While the U.N. contends that child labor is in global decline there is still evidence that suggests it perseveres as a problem, particularly in the garment industry. A sprawling 900 page report issued by U.S. Department of Labor’s Bureau of International Labor Affairs, “Findings on the Worst Forms of Child Labor,”  documents the unsettling fact that 168 million children still work illegally, 85 million of them in “hazardous” conditions. And some of the worst offenders are prominent sourcing destinations in Asia like Bangladesh, India, Indonesia and Nepal.

In India, for example, 2 percent of all children between ages five and fourteen work, with almost 1 percent between seven and fourteen. Wrenched from context, these may sound like modest enough figures but given the magnitude of India’s population they are, in fact, staggering. India’s total child population stands at 400 million–more than 31 percent of the overall count–which means there are at least 6 million children working illegally. Most NGO’s claim the actual number is closer to twelve million while some estimate it could be as high as sixty million.

While the absolute numbers were lower in Bangladesh, the percentages were even more distressing. According to the study, more than 10 percent of its children between five and fourteen work, while 6.8% of all children between seven and fourteen combine work with school.

In Indonesia, 3.7% of all children between five and fourteen work and 2.1% of all children between seven and fourteen combine work and school. Exact statistics were not published for Nepal. The report provided no data at all on China.

Internationally led interventions to counter the problem of child labor are becoming more common. Last January, two officials from the U.S. Department of Labor’s Bureau of International Labor Affairs visited Vietnam to determine the extent of forced or indentured child labor in their garment industry. Cooperating with government officials, unions and international and non-governmental organizations, the representatives developed a dark picture of Vietnam’s child labor law violations.

And according to the International Rights Labor Forum, a U.N.-based organization, as much as one-third of the Uzbekistan’s population is forced to pick cotton each fall,  including as many as two million Uzbek children, compelled to leave school for the cotton fields. The U.S., in particular, has weathered pointed criticism for buying cotton from Uzbekistan.

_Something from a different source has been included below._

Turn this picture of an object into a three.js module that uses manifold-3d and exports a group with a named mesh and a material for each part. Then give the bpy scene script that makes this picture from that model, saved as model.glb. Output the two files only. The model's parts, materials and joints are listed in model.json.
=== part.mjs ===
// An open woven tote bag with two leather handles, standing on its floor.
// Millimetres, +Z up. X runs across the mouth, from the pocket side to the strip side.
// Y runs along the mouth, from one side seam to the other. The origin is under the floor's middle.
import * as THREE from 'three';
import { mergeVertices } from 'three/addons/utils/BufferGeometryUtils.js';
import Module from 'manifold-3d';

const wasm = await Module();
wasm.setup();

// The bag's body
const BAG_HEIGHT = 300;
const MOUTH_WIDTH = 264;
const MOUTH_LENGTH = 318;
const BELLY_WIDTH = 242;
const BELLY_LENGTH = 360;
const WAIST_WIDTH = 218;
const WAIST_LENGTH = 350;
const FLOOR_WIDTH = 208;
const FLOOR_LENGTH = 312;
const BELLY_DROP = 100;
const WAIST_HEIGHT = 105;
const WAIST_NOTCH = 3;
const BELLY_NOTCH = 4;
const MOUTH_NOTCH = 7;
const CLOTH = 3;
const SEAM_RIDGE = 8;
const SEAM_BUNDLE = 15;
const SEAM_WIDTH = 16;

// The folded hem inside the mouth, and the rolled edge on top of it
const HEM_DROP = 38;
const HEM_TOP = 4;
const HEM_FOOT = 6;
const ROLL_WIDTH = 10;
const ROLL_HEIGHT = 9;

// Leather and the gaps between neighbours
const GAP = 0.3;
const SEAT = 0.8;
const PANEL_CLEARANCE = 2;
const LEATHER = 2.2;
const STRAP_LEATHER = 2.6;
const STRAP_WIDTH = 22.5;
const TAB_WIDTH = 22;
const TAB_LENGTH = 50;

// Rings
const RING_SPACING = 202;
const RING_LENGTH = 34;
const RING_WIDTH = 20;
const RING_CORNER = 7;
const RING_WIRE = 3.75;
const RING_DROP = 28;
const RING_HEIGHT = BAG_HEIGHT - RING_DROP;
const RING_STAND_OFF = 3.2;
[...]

Since 2008, the U.S. has bought over 620 tons of Uzbek-sourced cotton products; in February 2013 alone, an estimated 23 tons of cotton were exported from Uzbekistan to the U.S.

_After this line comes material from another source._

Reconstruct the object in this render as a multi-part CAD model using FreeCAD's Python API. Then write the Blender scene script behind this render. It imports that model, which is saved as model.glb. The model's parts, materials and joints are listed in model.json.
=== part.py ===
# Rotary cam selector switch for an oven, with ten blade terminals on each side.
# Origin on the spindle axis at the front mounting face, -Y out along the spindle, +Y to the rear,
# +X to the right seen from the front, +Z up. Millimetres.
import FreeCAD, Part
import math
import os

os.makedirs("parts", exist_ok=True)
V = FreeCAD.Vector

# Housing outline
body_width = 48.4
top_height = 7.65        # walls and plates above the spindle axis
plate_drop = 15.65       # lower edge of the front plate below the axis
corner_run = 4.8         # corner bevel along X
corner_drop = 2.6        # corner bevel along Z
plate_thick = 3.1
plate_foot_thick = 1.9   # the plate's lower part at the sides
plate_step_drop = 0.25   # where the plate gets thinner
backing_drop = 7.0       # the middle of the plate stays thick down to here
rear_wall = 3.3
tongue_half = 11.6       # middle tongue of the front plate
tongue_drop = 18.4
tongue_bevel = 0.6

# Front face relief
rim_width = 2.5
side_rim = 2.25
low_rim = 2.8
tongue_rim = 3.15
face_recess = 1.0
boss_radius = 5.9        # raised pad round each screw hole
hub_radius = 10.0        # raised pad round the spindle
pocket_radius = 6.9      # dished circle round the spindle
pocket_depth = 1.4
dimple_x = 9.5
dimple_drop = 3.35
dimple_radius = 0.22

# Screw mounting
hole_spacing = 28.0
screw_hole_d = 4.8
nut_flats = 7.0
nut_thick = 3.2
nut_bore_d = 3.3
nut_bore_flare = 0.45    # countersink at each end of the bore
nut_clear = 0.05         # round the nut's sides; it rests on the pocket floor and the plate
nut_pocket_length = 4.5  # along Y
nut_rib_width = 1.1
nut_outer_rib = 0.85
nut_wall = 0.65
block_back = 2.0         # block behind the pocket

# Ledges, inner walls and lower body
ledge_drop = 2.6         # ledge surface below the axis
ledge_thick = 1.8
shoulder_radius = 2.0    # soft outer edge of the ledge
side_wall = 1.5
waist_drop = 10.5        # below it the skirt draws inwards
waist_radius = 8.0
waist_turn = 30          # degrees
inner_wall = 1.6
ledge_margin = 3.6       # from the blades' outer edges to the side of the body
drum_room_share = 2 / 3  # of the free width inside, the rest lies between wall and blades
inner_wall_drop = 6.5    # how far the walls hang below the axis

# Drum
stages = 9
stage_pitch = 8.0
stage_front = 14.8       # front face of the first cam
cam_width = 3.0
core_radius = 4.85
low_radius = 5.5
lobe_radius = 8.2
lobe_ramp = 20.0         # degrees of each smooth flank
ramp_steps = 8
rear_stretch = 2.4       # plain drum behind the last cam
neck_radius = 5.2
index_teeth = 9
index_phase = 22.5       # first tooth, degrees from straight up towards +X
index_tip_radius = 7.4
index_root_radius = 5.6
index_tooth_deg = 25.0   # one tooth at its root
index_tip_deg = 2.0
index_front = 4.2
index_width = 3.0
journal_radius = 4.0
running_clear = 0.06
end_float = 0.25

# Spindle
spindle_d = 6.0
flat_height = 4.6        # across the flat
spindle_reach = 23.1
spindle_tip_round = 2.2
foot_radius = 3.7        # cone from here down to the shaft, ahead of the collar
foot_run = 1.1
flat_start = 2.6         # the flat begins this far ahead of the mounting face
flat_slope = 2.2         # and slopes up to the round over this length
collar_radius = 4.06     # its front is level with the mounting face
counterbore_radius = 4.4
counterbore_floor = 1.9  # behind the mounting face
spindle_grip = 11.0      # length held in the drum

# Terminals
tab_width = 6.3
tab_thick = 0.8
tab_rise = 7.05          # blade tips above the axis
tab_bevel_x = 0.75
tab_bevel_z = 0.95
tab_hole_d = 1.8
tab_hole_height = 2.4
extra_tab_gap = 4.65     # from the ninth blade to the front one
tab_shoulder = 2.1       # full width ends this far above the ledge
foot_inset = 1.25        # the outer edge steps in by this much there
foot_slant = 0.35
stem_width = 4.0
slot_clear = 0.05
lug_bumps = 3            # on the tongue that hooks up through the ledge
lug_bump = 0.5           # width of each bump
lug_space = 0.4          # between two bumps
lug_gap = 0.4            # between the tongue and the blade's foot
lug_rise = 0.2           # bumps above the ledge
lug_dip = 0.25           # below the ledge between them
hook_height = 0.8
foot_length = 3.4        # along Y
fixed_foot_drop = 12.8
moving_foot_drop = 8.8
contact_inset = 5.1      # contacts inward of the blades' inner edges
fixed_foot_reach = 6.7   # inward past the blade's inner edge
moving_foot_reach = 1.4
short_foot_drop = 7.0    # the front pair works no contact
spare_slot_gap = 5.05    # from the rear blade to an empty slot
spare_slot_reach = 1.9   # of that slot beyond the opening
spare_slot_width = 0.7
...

And the problem of child labor has proven a complex one, particularly in a nation undergoing great economic transition, like Cambodia. Many labor activists argue that it is important to usher young teens, particularly females, into factory work to keep them out of more dangerous professions, like the sex trade. Simrin Singh, a labor activist at the U.N., said that underemployed teens often “fall off the radar into more informal sector work that’s even less regulated and maybe more dangerous, or morally damaging.”